Nearly half of Americans take at least one prescription drug, according to the Centers for Disease Control and Prevention (CDC). That’s a lot of trips to the pharmacy, requiring the expense of both time and money.
Aravinda Thatte, PhD, a pharmacist with Sharp Rees-Stealy Medical Centers, provides expert advice on effective methods to save both money and time, and also offers tips on the questions to ask when filling a prescription.
How to save money
- Find out if a generic version of your medicine is available. The Food and Drug Administration (FDA) has approved more than 10,000 generic options for brand-name drugs to provide high-quality, effective medications at considerably lower prices. By asking “Is there a generic?” you give yourself the greatest opportunity to save money. If the answer is no, the pharmacist can ask your doctor to prescribe a suitable generic alternative.
- Confirm that your drug is on formulary. A formulary (commonly referred to as a drug list) is a list of prescription drugs covered by a specific health plan, which contains both name brand and generic drugs. You will pay a set copay on formulary drugs. If the drug is not on the list, the copay is usually higher.
- Shop around. Medication costs can vary at different pharmacies, depending on how the prescription plan is contracted and whether the plan has a deductible.
How to save time
- Before going to pick up the prescription from the pharmacy, call to find out if it is ready. This will help you avoid any delays due to the pharmacy’s need to order a medication, if the medication needs a prior authorization from the insurance, or simply because the doctor did not yet send your prescription to the pharmacy.
- For prescription refills, ask if the pharmacy offers a program for automatic refill reminders. Also, if you take multiple medications as maintenance therapy, ask if the pharmacy can synchronize all the refills, so that you can conveniently pick up all of your medications in one trip.

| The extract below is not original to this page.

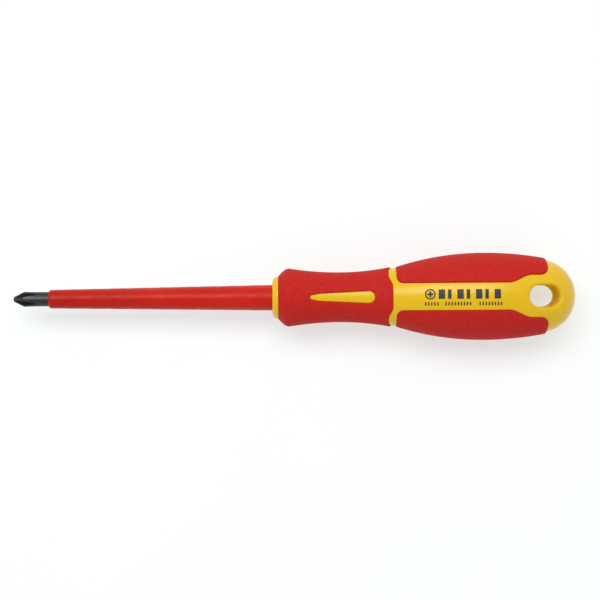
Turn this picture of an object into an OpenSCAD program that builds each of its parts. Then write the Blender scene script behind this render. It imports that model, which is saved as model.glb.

- Try not to wait till the last minute to refill medications at the pharmacy. Certain drugs could be out of stock at the pharmacy or local distribution center, or in rare instances, be back-ordered by the manufacturer. Additionally, there is the possibility of recalled batches of drugs due to various reasons, leading to drug shortages that can disrupt therapy.
- Use mail-order pharmacy services, a convenient, cost-effective way to get maintenance medications for chronic, long-term conditions.
What to ask with a new prescription
When picking up a prescription for the first time, speak with your pharmacist about directions for use. You should ask:
- Are there special storage requirements? For example, does the medication need refrigeration or should it be kept out of sunlight?
- Should I take my medication with meals or on an empty stomach?
- Should I take my medication at a specific time of day?
- Are there any drug interactions? (Some medications should not be taken together or should only be used together with close physician monitoring.)
- Are there any food interactions? (With some drugs, you should not eat specific foods.)
- What should I do if I miss a dose?
- What are the common side effects associated with this prescription, and how can I lessen these if they occur?
- What are the possible serious adverse effects that would require a call to my doctor?
- Ask for easy-open caps. If you struggle opening standard drug containers, you can ask your pharmacist for special caps.
- Get a medication reminder tool. If you often forget to take your medication on a regular basis, ask the pharmacy for dosing aids or pillboxes to help.
- Share known allergies with the pharmacist to make sure that the prescriptions you are receiving will not cause any severe allergic reactions.
"Being an informed consumer can prevent some of the challenges that come with filling and taking prescriptions, and help keep you at your healthiest," Thatte says.